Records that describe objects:
################

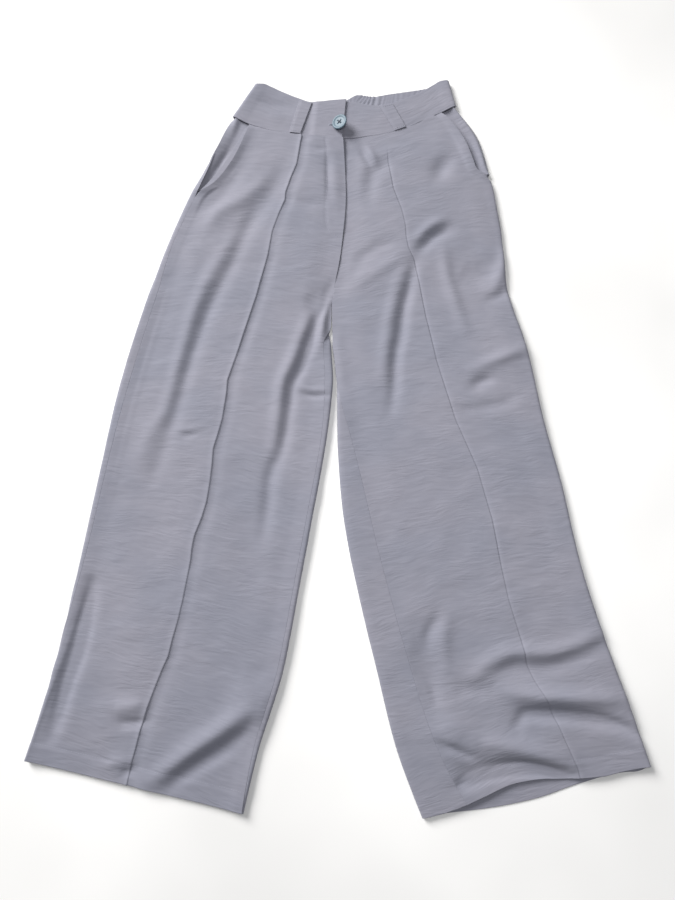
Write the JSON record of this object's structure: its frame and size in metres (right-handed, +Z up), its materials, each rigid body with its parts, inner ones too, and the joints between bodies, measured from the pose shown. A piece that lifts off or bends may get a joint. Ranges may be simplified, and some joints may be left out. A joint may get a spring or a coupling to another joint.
{
  "type": "palazzo pants",
  "caption": "Wide-leg high-waisted trousers in crinkled crepe, laid flat on their back, with a buttoned fly front, slant pockets and an elasticated back waist.",
  "frame": {"origin": "middle of the outline's bounding box, on the surface that the trousers lie on", "axes": "+X towards the wearer's left, +Y towards the waistband, +Z up from the surface, out of the garment's front"},
  "size_m": [0.813, 1.0606, 0.0201],
  "materials": {
    "crepe": "crinkled crepe with a soft sheen",
    "zip": "woven tape with moulded teeth",
    "button": "pearly moulded plastic"
  },
  "bodies": {
    "root": {"front_right": "crepe", "front_left": "crepe", "back_right": "crepe", "back_left": "crepe", "pocket_bearing_right": "crepe", "pocket_bearing_left": "crepe", "pocket_facing_right": "crepe", "waistband_front_right": "crepe", "waistband_front_left": "crepe", "waistband_back": "crepe", "belt_loop_right": "crepe", "belt_loop_left": "crepe", "fly_zip": "zip", "button": "button"}
  },
  "joints": []
}
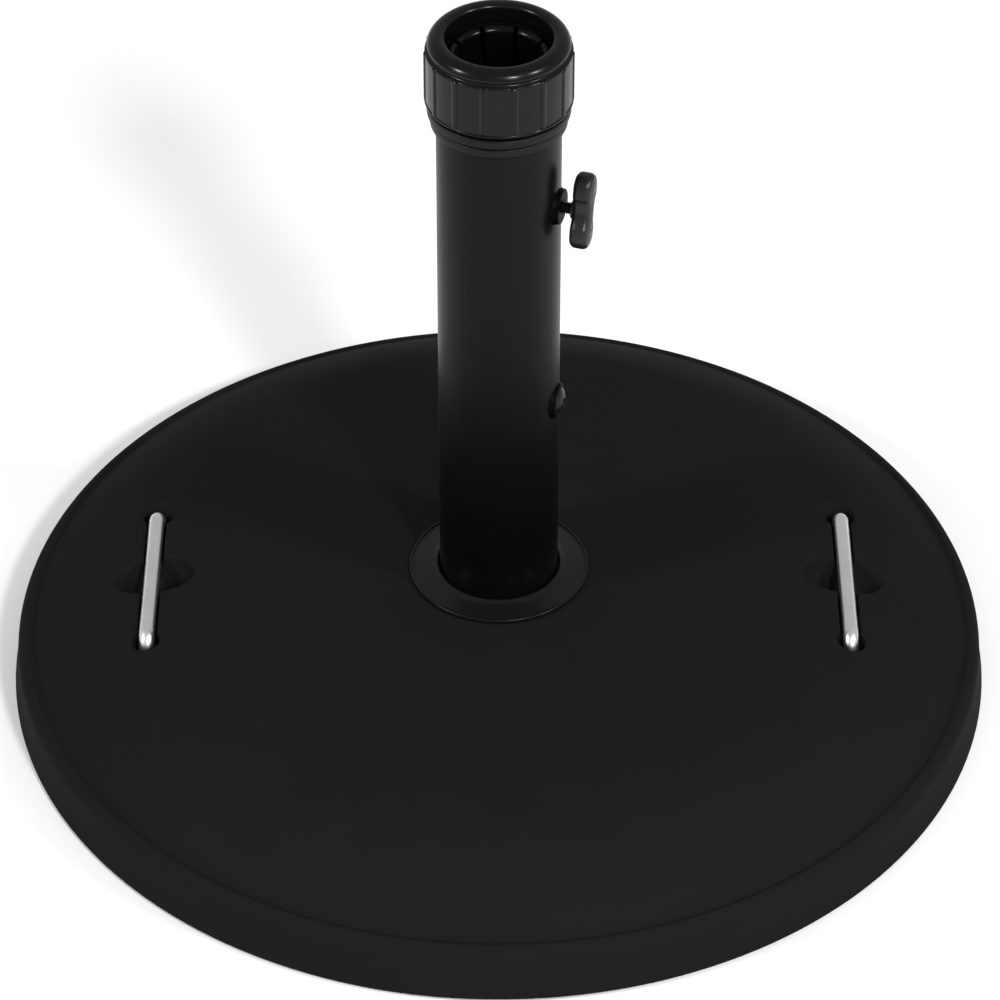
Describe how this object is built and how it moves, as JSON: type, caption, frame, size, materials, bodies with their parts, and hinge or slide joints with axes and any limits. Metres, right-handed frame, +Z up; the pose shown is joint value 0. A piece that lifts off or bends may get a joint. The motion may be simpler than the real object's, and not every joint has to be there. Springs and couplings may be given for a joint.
{
  "type": "parasol base",
  "caption": "Round weighted parasol base with an upright pole tube, ribbed screw cap, side clamp knob and two pull-up carrying handles.",
  "frame": {"origin": "on the floor under the rubber feet, on the pole's axis", "axes": "+Z up along the pole, +X through the right-hand carrying handle, -Y towards the person in front"},
  "size_m": [0.5, 0.5, 0.3863],
  "materials": {
    "cover_plastic": "satin",
    "ballast": "matte",
    "pan_plastic": "matte",
    "foot_rubber": "matte",
    "zinc_steel": "satin",
    "plug_plastic": "matte",
    "tube_paint": "satin",
    "rebar_steel": "matte",
    "handle_steel": "satin",
    "collar_plastic": "satin",
    "boss_paint": "satin",
    "screw_black": "gloss",
    "knob_plastic": "satin",
    "cap_plastic": "gloss",
    "inner_plastic": "satin",
    "ring_plastic": "satin"
  },
  "bodies": {
    "base": {"weight_cover": "cover_plastic", "concrete_ballast": "ballast", "bottom_pan": "pan_plastic", "rubber_feet": "foot_rubber", "pan_screws": "zinc_steel", "screw_plugs": "plug_plastic", "main_tube": "tube_paint", "tube_foot_plate": "rebar_steel", "anchor_bars": "rebar_steel", "tube_plug": "inner_plastic", "pole_guide": "inner_plastic", "upper_boss": "boss_paint", "lower_boss": "boss_paint", "lower_plug_screw": "screw_black", "head_bush": "inner_plastic", "guide_sleeves_left": "plug_plastic", "guide_sleeves_right": "plug_plastic"},
    "collar": {"collar_ring": "collar_plastic"},
    "collet": {"split_collet": "cap_plastic", "slip_ring": "ring_plastic"},
    "cap": {"screw_cap": "cap_plastic"},
    "pad": {"pressure_pad": "inner_plastic"},
    "clamp_knob": {"clamp_stud": "screw_black", "wing_knob": "knob_plastic"},
    "handle_l": {"handle_left": "handle_steel", "handle_stops_left": "zinc_steel"},
    "handle_r": {"handle_right": "handle_steel", "handle_stops_right": "zinc_steel"}
  },
  "joints": [
    {"name": "handle_left_lift", "type": "slide", "parent": "base", "child": "handle_l", "axis": [0, 0, 1], "range_m": [0, 0.025]},
    {"name": "handle_right_lift", "type": "slide", "parent": "base", "child": "handle_r", "axis": [0, 0, 1], "range_m": [0, 0.025]},
    {"name": "collar_lift", "type": "slide", "parent": "base", "child": "collar", "axis": [0, 0, 1], "range_m": [0, 0.095]},
    {"name": "collet_rise", "type": "slide", "parent": "base", "child": "collet", "axis": [0, 0, 1], "range_m": [-0.0001, 0.0091]},
    {"name": "cap_turn", "type": "hinge", "parent": "collet", "child": "cap", "pos_m": [0, 0, 0.365], "axis": [0, 0, 1], "range_deg": [0, 1080]},
    {"name": "pad_travel", "type": "slide", "parent": "base", "child": "pad", "axis": [0.9563, -0.2924, 0], "range_m": [-0.0041, 0.0026]},
    {"name": "knob_turn", "type": "hinge", "parent": "pad", "child": "clamp_knob", "pos_m": [0, 0, 0.2945], "axis": [0.9563, -0.2924, 0], "range_deg": [-1440, 900]}
  ],
  "couplings": [
    {"joint": "collet_rise", "follows": "cap_turn", "m_per_rad": 0.00047746},
    {"joint": "pad_travel", "follows": "knob_turn", "m_per_rad": 0.00015915}
  ]
}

################

What you have to do:
Restate all of the entries above precisely.

Result below:
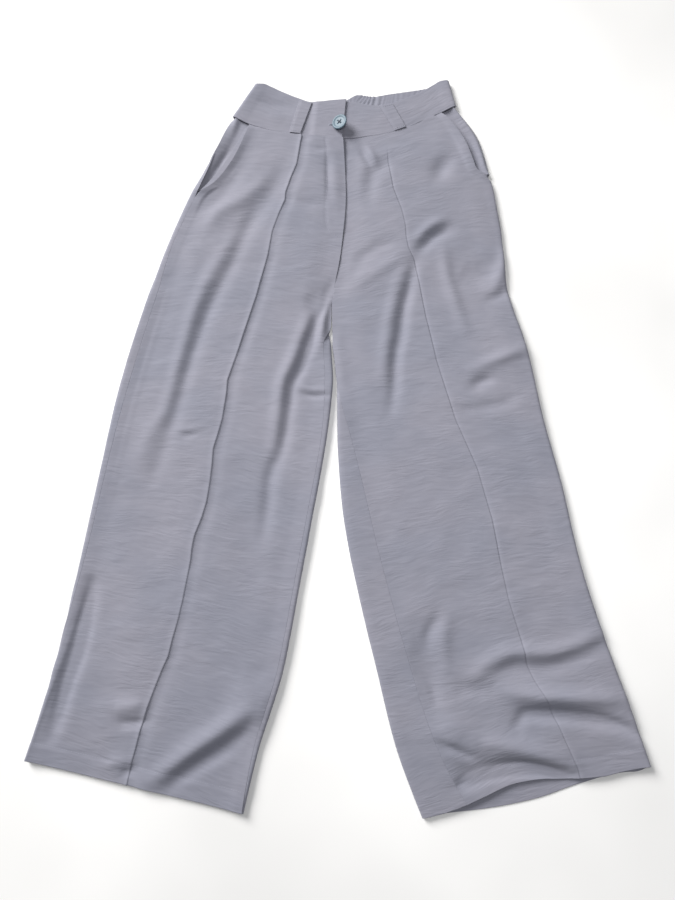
Write the JSON record of this object's structure: its frame and size in metres (right-handed, +Z up), its materials, each rigid body with its parts, inner ones too, and the joints between bodies, measured from the pose shown. A piece that lifts off or bends may get a joint. Ranges may be simplified, and some joints may be left out. A joint may get a spring or a coupling to another joint.
{
  "type": "palazzo pants",
  "caption": "Wide-leg high-waisted trousers in crinkled crepe, laid flat on their back, with a buttoned fly front, slant pockets and an elasticated back waist.",
  "frame": {"origin": "middle of the outline's bounding box, on the surface that the trousers lie on", "axes": "+X towards the wearer's left, +Y towards the waistband, +Z up from the surface, out of the garment's front"},
  "size_m": [0.813, 1.0606, 0.0201],
  "materials": {
    "crepe": "crinkled crepe with a soft sheen",
    "zip": "woven tape with moulded teeth",
    "button": "pearly moulded plastic"
  },
  "bodies": {
    "root": {"front_right": "crepe", "front_left": "crepe", "back_right": "crepe", "back_left": "crepe", "pocket_bearing_right": "crepe", "pocket_bearing_left": "crepe", "pocket_facing_right": "crepe", "waistband_front_right": "crepe", "waistband_front_left": "crepe", "waistband_back": "crepe", "belt_loop_right": "crepe", "belt_loop_left": "crepe", "fly_zip": "zip", "button": "button"}
  },
  "joints": []
}
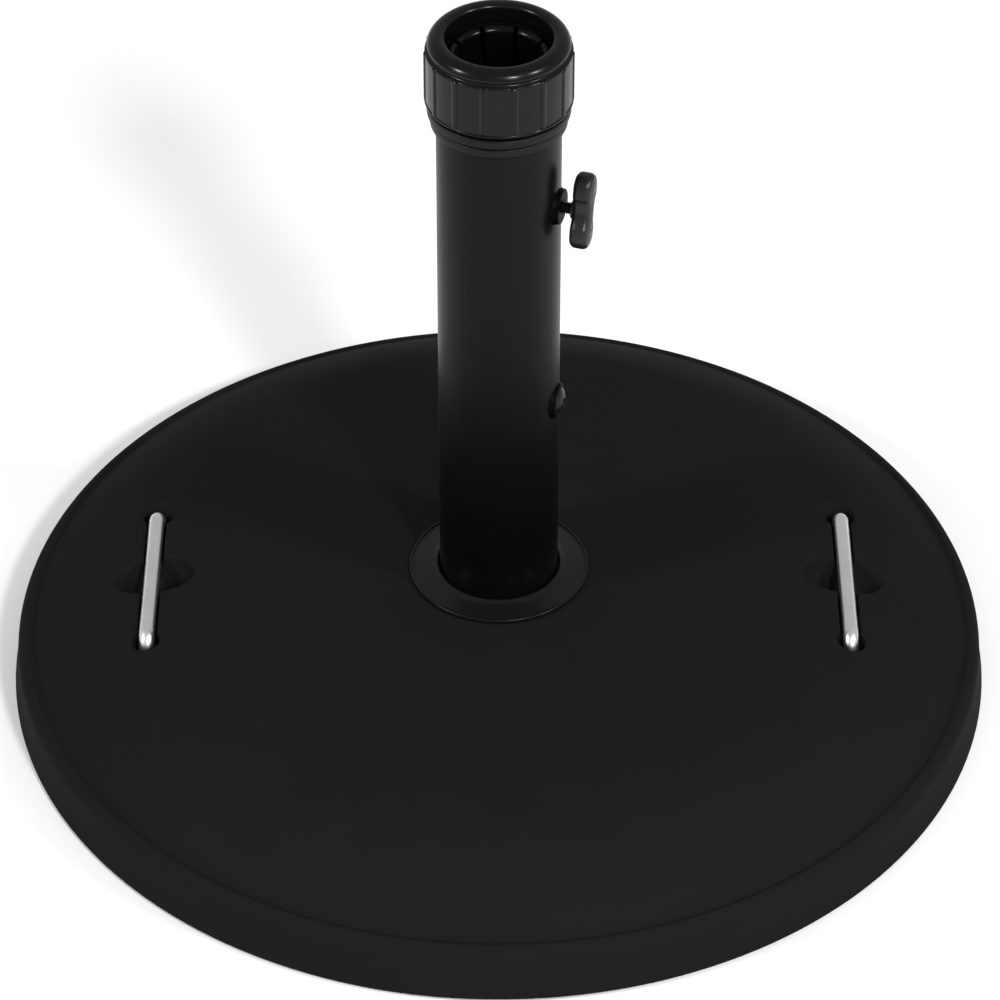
Describe how this object is built and how it moves, as JSON: type, caption, frame, size, materials, bodies with their parts, and hinge or slide joints with axes and any limits. Metres, right-handed frame, +Z up; the pose shown is joint value 0. A piece that lifts off or bends may get a joint. The motion may be simpler than the real object's, and not every joint has to be there. Springs and couplings may be given for a joint.
{
  "type": "parasol base",
  "caption": "Round weighted parasol base with an upright pole tube, ribbed screw cap, side clamp knob and two pull-up carrying handles.",
  "frame": {"origin": "on the floor under the rubber feet, on the pole's axis", "axes": "+Z up along the pole, +X through the right-hand carrying handle, -Y towards the person in front"},
  "size_m": [0.5, 0.5, 0.3863],
  "materials": {
    "cover_plastic": "satin",
    "ballast": "matte",
    "pan_plastic": "matte",
    "foot_rubber": "matte",
    "zinc_steel": "satin",
    "plug_plastic": "matte",
    "tube_paint": "satin",
    "rebar_steel": "matte",
    "handle_steel": "satin",
    "collar_plastic": "satin",
    "boss_paint": "satin",
    "screw_black": "gloss",
    "knob_plastic": "satin",
    "cap_plastic": "gloss",
    "inner_plastic": "satin",
    "ring_plastic": "satin"
  },
  "bodies": {
    "base": {"weight_cover": "cover_plastic", "concrete_ballast": "ballast", "bottom_pan": "pan_plastic", "rubber_feet": "foot_rubber", "pan_screws": "zinc_steel", "screw_plugs": "plug_plastic", "main_tube": "tube_paint", "tube_foot_plate": "rebar_steel", "anchor_bars": "rebar_steel", "tube_plug": "inner_plastic", "pole_guide": "inner_plastic", "upper_boss": "boss_paint", "lower_boss": "boss_paint", "lower_plug_screw": "screw_black", "head_bush": "inner_plastic", "guide_sleeves_left": "plug_plastic", "guide_sleeves_right": "plug_plastic"},
    "collar": {"collar_ring": "collar_plastic"},
    "collet": {"split_collet": "cap_plastic", "slip_ring": "ring_plastic"},
    "cap": {"screw_cap": "cap_plastic"},
    "pad": {"pressure_pad": "inner_plastic"},
    "clamp_knob": {"clamp_stud": "screw_black", "wing_knob": "knob_plastic"},
    "handle_l": {"handle_left": "handle_steel", "handle_stops_left": "zinc_steel"},
    "handle_r": {"handle_right": "handle_steel", "handle_stops_right": "zinc_steel"}
  },
  "joints": [
    {"name": "handle_left_lift", "type": "slide", "parent": "base", "child": "handle_l", "axis": [0, 0, 1], "range_m": [0, 0.025]},
    {"name": "handle_right_lift", "type": "slide", "parent": "base", "child": "handle_r", "axis": [0, 0, 1], "range_m": [0, 0.025]},
    {"name": "collar_lift", "type": "slide", "parent": "base", "child": "collar", "axis": [0, 0, 1], "range_m": [0, 0.095]},
    {"name": "collet_rise", "type": "slide", "parent": "base", "child": "collet", "axis": [0, 0, 1], "range_m": [-0.0001, 0.0091]},
    {"name": "cap_turn", "type": "hinge", "parent": "collet", "child": "cap", "pos_m": [0, 0, 0.365], "axis": [0, 0, 1], "range_deg": [0, 1080]},
    {"name": "pad_travel", "type": "slide", "parent": "base", "child": "pad", "axis": [0.9563, -0.2924, 0], "range_m": [-0.0041, 0.0026]},
    {"name": "knob_turn", "type": "hinge", "parent": "pad", "child": "clamp_knob", "pos_m": [0, 0, 0.2945], "axis": [0.9563, -0.2924, 0], "range_deg": [-1440, 900]}
  ],
  "couplings": [
    {"joint": "collet_rise", "follows": "cap_turn", "m_per_rad": 0.00047746},
    {"joint": "pad_travel", "follows": "knob_turn", "m_per_rad": 0.00015915}
  ]
}